100 Stories / Success

By Winyeemichelle
100 Stories

100 Stories / Success

28.7.16

success: (n) /səkˈsɛs/ // The accomplishment of an aim or purpose.
By its very definition, success seems to run haphazardly, hand-in-hand, with competitiveness, doesn’t it? Something that might surprise you is that I often battle with the idea of ‘success’ and what it means to me and to others, and, how those two ideas work together. By trade, I’m a writer. In my non-blogging world of dreamy filtered photographs and rule-free written musings full of nonsensicals, I run a self-owned, self-run business that essentially sells perfectly tailored words to clients. And in itself, belonging to a creative field, I struggle every day with measuring success, feeling like I’m ‘enough’ and feeling like I should justify ‘what exactly it is I do’.
Let me tell you a story…
In 2011, when this here blog was in its baby years, I opened my emails one morning to find that Daisybutter had been shortlisted to win a Cosmopolitan Blog Award. Remember those days?
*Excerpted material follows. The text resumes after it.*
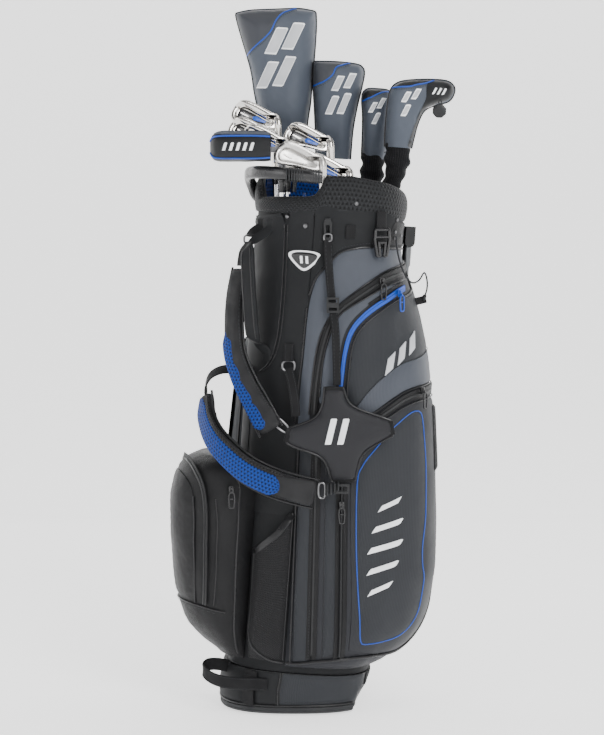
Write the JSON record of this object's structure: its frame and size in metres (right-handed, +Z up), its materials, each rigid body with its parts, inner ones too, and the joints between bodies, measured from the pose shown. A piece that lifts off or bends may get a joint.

The very first year of the awards? Little, little me and my little, little blog. I studied a semblance of Fashion Journalism at University and I battled all the time to feel like I was worthy of being a fashion student. I was too short, too geeky, too this, not enough of that. I battled all the time to feel like I could do the things I wanted to. And so it was, following the news of the shortlist, that one of my kind lecturers, an ex-Cosmo journo, sent a bulletin to my course asking the other 99 girls to support a peer and cast a vote.
‘Who does she think she is?’ ‘Is that the Chinese one?’ ‘What is a blog? It sounds dirty.’ ‘God, she must think she’s a D-list celebrity or something.’
All within earshot. All within 5 minutes of me sitting down in a lecture hall, quietly minding my own business and pretending like I didn’t exist. Like always. Quietly.
I had a choice that year whether to amp it up on the blog front and go ‘full time’ or pursue my other dream of being my own boss of my own company and, of course, selected the latter after being so discouraged by my peers. I felt a sudden need to prove myself beyond their words, beyond my precious blog and prove that I could be successful without their vote. There’s always some unspoken competition once you graduate to have the best job title, be part of the best company, right? But how about fighting against the tide and choosing happy? How about chasing those farfetched goals and ambitions from yesteryear, before all the chatter about the dreaded post-grad ten year plan? Find and remember those hopes and dreams and chase the hell out of them.
I suppose where I’m trying to go with this all is to clarify, on this unassuming Thursday, that success is whatever you make of it. It’s not about making sure you’re one step ahead of your peer or to make another feel lowly about themselves. It’s about building yourself up from the very first baby step, no matter how small. The moment I realised that there’s a billion and more opportunities and paths for each of us, the easier it became to stop gripping on to others’ success and letting myself be defined by it.